A block of data:
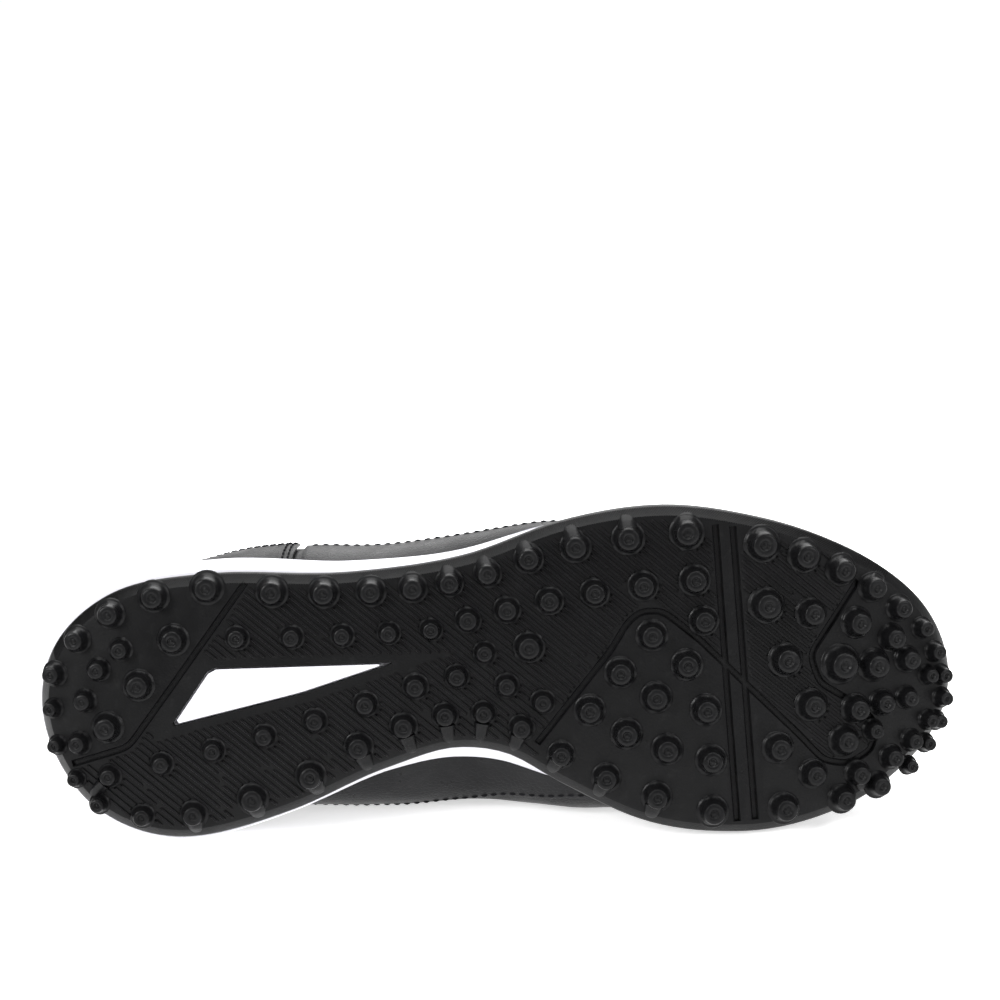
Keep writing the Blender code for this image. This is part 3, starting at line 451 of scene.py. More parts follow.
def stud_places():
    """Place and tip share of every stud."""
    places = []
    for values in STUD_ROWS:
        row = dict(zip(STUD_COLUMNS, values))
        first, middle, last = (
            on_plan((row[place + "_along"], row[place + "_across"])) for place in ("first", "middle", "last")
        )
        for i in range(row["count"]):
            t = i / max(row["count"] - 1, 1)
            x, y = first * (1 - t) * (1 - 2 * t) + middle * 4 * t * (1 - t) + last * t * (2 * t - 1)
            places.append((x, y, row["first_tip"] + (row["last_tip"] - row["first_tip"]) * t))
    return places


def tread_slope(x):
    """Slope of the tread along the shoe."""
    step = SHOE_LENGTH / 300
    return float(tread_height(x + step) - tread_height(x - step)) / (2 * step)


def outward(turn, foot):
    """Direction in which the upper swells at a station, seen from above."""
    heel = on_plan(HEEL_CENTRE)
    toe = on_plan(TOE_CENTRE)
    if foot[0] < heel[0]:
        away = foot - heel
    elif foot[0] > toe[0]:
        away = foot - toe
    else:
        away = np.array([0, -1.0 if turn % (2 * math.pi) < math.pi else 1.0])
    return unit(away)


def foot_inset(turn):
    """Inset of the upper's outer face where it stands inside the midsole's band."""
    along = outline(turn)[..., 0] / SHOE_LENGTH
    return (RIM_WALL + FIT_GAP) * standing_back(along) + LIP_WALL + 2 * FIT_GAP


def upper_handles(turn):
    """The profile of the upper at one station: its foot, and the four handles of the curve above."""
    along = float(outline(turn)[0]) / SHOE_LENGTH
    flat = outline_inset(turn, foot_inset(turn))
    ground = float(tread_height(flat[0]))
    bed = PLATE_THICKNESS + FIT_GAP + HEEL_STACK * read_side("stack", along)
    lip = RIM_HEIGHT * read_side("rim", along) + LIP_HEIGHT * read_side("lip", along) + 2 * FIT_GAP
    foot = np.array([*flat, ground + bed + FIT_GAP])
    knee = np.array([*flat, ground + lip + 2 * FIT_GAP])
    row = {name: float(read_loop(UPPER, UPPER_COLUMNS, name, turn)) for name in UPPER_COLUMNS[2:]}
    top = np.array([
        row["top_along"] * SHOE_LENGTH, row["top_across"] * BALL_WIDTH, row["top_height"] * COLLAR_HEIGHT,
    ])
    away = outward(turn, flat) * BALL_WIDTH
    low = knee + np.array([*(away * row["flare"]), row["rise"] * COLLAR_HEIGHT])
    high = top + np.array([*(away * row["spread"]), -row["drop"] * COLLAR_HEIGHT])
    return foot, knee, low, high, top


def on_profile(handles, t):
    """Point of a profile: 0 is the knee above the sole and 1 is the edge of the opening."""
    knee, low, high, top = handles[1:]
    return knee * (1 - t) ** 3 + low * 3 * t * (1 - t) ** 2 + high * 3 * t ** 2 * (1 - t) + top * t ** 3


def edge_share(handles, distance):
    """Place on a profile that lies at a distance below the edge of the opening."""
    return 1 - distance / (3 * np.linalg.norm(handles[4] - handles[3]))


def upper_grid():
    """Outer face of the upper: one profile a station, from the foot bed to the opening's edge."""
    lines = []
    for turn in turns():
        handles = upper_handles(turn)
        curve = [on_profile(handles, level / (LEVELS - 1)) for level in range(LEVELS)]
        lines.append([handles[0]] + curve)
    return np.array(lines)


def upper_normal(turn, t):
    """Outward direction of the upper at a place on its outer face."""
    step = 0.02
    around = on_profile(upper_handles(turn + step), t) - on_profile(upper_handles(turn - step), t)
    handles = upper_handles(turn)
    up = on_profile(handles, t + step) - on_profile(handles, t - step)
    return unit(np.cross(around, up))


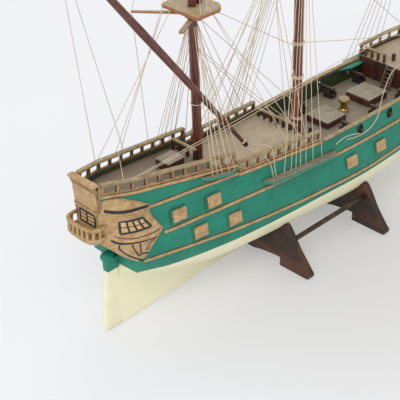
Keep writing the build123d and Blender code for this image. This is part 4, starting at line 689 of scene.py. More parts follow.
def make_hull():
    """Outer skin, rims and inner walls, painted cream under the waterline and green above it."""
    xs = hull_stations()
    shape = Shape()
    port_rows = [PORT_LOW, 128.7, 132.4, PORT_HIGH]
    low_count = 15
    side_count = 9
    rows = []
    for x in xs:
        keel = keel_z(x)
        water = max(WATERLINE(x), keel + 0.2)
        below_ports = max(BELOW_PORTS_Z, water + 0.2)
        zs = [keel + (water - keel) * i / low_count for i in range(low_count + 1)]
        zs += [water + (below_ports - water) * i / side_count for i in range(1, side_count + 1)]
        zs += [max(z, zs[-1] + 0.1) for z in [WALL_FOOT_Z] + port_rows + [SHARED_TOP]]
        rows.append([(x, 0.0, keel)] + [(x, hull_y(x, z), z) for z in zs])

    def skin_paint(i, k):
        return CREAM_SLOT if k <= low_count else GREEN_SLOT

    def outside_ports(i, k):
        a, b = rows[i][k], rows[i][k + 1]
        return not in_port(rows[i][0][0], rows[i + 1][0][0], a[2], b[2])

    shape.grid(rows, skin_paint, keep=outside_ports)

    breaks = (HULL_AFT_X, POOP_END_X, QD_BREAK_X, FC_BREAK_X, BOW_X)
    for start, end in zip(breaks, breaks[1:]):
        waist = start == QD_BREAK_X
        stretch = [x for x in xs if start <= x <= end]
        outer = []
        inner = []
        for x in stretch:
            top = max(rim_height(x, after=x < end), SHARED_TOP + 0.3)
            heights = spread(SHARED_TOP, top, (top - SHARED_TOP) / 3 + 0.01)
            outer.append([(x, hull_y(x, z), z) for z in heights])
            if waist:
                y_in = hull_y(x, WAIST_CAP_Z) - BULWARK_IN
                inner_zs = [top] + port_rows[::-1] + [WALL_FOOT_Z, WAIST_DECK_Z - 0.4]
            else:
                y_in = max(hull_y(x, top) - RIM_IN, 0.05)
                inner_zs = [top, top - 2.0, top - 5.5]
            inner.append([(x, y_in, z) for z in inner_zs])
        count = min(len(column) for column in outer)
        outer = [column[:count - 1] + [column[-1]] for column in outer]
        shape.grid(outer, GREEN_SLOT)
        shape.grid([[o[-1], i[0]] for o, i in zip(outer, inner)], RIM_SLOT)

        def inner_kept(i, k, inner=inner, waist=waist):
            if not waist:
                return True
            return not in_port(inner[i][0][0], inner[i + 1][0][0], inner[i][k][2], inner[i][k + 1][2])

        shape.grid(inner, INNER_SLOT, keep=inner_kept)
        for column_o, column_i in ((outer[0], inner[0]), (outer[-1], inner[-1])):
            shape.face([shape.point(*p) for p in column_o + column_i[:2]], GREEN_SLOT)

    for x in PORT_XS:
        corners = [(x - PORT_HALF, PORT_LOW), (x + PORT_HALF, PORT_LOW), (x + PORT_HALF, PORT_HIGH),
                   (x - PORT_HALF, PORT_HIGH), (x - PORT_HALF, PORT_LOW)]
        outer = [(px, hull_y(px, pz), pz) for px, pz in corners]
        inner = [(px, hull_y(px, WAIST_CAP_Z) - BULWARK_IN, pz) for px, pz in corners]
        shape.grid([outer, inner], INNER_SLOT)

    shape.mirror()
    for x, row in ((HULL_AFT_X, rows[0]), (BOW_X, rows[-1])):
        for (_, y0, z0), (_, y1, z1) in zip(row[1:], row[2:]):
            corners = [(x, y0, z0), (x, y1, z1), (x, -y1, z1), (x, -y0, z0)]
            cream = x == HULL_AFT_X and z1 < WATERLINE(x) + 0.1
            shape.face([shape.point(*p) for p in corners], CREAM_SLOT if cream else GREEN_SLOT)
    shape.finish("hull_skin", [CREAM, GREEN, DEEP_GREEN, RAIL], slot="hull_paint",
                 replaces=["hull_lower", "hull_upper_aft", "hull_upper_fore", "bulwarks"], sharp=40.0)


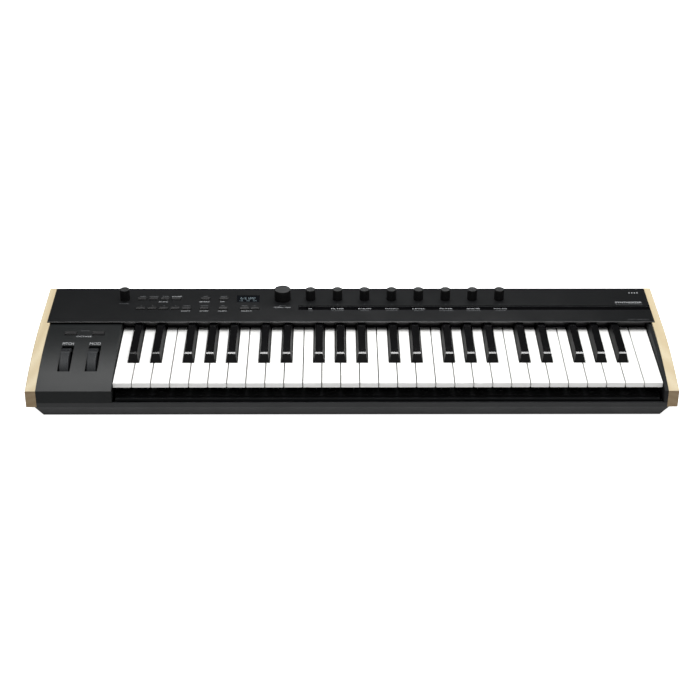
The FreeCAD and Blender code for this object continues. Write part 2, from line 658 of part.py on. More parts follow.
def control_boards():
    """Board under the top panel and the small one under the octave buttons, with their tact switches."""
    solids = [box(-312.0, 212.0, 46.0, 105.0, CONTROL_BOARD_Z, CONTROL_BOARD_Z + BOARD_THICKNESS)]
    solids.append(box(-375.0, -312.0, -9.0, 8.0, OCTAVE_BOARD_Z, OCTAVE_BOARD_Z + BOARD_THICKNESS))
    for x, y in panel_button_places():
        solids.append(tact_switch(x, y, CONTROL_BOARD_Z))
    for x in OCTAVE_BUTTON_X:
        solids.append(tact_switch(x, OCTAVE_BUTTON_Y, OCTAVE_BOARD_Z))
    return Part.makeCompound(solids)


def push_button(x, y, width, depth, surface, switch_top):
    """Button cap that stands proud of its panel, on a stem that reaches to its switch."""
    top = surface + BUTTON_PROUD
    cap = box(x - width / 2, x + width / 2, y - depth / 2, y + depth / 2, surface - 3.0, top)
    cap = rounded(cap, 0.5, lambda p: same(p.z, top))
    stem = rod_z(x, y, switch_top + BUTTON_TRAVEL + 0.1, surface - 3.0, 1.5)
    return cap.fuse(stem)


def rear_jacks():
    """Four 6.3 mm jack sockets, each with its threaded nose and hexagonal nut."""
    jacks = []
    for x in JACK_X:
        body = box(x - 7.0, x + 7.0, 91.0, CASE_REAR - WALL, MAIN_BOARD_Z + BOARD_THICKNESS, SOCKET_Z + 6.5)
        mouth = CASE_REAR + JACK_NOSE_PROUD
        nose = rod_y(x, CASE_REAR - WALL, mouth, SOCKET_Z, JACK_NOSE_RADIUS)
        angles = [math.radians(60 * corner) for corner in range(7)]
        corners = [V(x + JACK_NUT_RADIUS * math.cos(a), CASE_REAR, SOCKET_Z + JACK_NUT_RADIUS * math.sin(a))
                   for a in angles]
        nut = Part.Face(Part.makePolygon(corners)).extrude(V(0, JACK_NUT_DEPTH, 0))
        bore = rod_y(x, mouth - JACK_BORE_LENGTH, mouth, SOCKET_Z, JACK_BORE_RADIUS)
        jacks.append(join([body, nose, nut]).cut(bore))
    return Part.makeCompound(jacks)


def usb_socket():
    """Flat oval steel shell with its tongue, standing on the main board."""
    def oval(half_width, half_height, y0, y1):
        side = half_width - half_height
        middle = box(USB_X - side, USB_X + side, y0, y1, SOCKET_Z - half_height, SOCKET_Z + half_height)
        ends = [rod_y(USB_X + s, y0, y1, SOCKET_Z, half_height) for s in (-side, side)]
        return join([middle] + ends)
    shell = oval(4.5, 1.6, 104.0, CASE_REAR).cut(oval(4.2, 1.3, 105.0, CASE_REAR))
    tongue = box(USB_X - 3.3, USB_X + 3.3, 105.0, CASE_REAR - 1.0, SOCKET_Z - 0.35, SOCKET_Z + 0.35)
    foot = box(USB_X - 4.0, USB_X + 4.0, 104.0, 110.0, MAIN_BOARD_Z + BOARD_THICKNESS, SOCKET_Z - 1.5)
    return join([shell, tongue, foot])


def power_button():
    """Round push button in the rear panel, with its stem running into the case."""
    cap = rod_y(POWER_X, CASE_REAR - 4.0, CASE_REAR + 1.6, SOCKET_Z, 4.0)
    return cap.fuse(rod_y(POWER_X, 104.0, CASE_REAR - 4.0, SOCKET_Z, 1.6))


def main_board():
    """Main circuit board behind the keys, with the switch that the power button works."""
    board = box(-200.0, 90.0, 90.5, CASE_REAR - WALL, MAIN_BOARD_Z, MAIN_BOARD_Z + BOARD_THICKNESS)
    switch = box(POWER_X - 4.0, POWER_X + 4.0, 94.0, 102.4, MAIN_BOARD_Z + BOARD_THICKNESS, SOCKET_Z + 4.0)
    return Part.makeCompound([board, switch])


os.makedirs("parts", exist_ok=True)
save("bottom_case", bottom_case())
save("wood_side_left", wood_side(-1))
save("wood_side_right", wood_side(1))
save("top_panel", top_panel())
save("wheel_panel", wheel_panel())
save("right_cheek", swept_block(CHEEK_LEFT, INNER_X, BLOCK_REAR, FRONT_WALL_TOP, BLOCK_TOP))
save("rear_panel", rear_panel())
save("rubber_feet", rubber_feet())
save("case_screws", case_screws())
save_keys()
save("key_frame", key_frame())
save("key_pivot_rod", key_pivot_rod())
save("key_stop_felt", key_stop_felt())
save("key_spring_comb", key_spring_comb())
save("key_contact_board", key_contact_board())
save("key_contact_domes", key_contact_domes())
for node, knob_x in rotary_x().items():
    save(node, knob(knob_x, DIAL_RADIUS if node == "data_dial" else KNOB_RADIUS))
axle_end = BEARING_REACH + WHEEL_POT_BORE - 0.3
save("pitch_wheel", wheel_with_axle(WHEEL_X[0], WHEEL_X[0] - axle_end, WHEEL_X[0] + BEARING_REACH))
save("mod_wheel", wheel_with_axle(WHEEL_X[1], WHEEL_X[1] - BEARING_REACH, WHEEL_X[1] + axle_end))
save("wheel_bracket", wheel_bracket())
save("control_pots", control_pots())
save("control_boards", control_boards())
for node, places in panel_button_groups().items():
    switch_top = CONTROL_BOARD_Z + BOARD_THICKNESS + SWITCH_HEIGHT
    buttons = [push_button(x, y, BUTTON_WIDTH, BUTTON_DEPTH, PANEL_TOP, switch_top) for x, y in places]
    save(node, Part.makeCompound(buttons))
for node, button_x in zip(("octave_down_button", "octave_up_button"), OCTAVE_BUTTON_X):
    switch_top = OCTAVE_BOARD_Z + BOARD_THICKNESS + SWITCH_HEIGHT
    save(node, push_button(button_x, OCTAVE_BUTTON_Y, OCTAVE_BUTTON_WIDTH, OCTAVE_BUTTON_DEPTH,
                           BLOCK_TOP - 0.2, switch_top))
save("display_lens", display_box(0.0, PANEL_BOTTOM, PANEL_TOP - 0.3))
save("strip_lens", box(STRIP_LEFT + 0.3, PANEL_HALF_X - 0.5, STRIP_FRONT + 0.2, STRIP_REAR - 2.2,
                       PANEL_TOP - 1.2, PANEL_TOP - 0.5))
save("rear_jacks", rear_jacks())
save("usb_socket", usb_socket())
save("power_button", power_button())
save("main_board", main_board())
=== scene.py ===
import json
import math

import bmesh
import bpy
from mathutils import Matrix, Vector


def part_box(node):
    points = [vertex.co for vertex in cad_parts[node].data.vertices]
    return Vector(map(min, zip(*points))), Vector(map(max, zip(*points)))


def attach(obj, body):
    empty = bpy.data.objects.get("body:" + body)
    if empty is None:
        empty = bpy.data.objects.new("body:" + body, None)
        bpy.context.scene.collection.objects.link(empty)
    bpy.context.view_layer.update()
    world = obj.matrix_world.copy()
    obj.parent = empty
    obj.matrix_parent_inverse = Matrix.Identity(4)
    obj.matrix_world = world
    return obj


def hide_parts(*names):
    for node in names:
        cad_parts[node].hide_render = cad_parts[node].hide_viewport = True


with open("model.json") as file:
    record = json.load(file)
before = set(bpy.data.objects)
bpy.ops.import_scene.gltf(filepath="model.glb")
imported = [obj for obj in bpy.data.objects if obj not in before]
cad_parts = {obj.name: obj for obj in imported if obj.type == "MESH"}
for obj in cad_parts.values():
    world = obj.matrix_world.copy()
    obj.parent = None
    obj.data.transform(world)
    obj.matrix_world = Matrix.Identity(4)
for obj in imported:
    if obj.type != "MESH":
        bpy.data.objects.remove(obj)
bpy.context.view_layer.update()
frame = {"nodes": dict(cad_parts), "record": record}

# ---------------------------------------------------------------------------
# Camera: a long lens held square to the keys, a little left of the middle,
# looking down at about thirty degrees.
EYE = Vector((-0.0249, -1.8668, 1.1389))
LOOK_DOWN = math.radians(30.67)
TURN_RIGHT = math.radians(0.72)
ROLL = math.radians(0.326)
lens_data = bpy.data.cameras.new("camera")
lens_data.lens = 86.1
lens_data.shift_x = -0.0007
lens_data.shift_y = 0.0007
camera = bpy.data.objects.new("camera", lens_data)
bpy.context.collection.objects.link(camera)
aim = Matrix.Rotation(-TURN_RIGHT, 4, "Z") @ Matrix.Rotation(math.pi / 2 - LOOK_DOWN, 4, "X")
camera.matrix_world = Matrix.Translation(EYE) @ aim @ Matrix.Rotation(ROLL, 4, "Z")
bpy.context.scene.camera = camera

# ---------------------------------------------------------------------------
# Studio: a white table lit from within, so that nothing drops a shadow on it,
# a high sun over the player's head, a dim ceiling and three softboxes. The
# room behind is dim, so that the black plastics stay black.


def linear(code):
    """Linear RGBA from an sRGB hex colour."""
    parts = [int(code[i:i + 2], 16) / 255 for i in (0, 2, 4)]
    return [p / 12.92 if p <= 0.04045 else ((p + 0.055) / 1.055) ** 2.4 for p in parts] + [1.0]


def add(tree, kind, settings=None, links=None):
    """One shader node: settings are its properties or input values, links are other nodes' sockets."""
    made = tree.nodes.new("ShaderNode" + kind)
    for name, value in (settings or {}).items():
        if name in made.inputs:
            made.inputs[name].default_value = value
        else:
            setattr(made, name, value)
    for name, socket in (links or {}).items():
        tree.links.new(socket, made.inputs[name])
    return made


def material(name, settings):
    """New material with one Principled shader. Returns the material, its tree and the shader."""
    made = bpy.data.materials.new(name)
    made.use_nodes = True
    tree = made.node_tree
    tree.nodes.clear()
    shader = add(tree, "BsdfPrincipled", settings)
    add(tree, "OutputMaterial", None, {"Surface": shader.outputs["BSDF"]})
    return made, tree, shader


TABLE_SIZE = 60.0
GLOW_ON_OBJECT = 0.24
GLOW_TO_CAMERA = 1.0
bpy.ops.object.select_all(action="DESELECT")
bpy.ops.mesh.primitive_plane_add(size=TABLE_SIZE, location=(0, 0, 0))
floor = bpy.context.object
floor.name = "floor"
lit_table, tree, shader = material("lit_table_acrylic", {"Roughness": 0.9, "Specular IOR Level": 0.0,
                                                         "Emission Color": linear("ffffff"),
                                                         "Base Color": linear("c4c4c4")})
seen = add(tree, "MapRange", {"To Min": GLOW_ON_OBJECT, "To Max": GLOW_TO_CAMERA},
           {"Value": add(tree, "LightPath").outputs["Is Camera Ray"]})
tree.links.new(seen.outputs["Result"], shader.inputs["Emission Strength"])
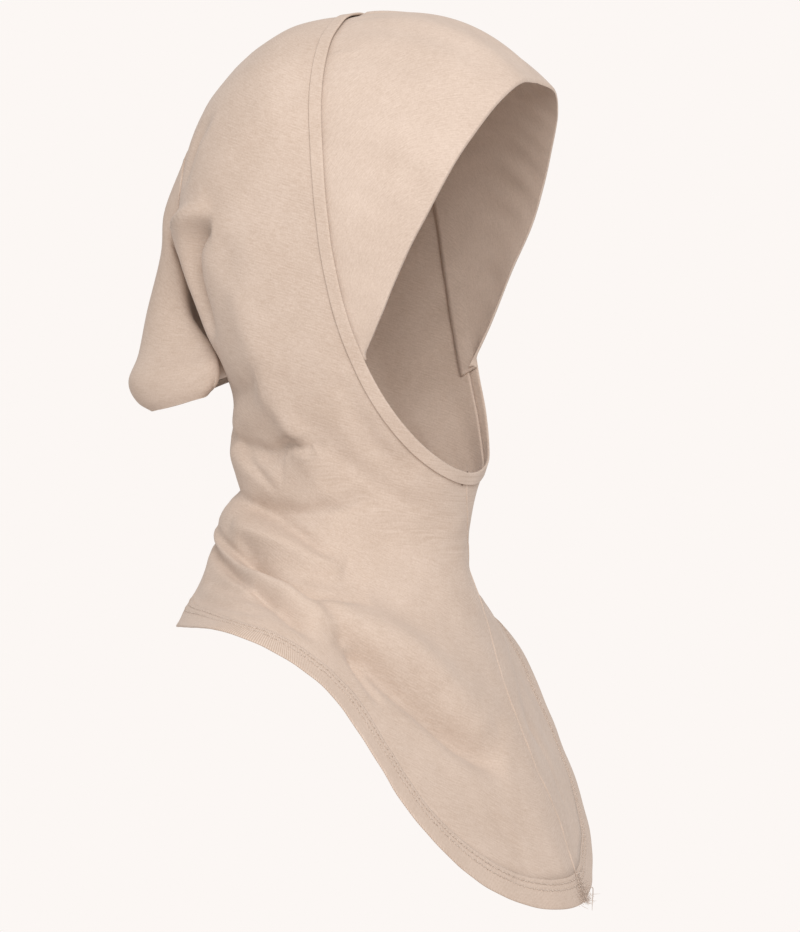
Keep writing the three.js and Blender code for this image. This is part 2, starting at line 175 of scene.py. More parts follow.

(Instructions to follow)
Please return every line from the first one in the records above down to the line containing "return places", including both, exactly as written and nothing more.

(Expected answer)
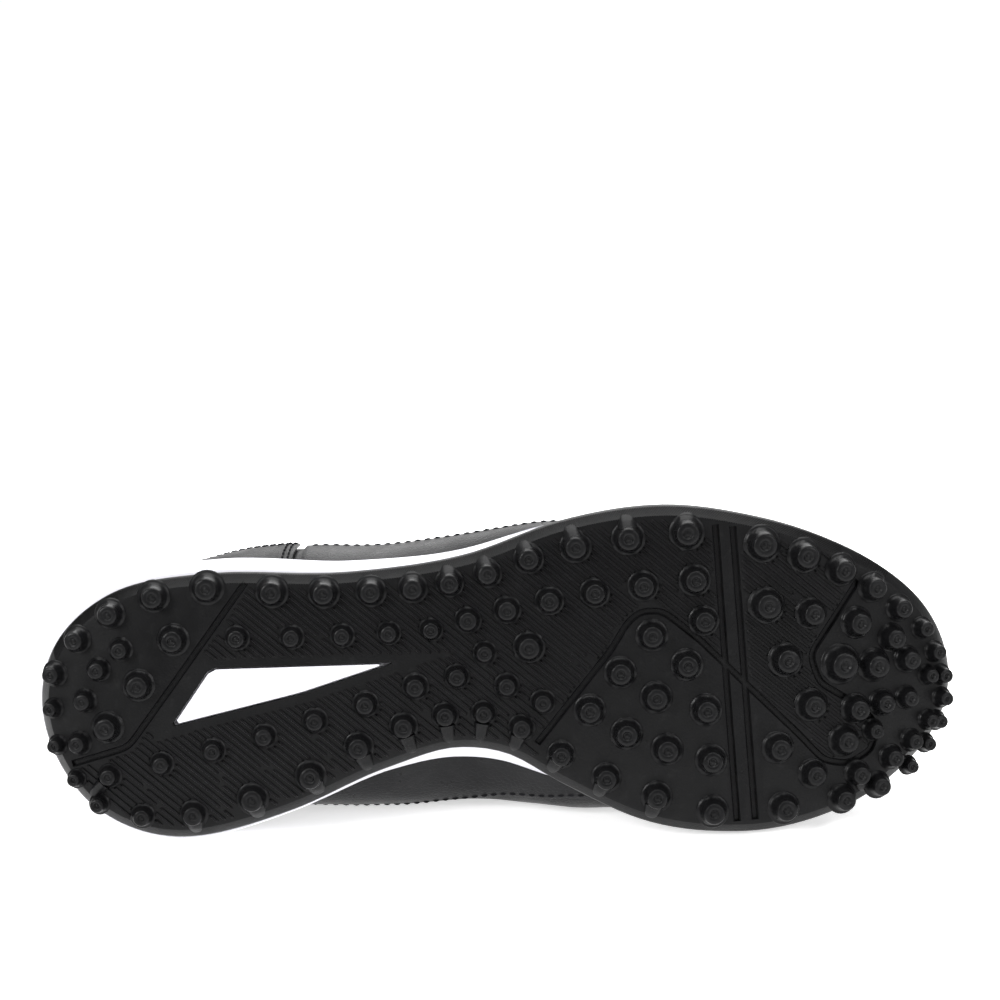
Keep writing the Blender code for this image. This is part 3, starting at line 451 of scene.py. More parts follow.
def stud_places():
    """Place and tip share of every stud."""
    places = []
    for values in STUD_ROWS:
        row = dict(zip(STUD_COLUMNS, values))
        first, middle, last = (
            on_plan((row[place + "_along"], row[place + "_across"])) for place in ("first", "middle", "last")
        )
        for i in range(row["count"]):
            t = i / max(row["count"] - 1, 1)
            x, y = first * (1 - t) * (1 - 2 * t) + middle * 4 * t * (1 - t) + last * t * (2 * t - 1)
            places.append((x, y, row["first_tip"] + (row["last_tip"] - row["first_tip"]) * t))
    return places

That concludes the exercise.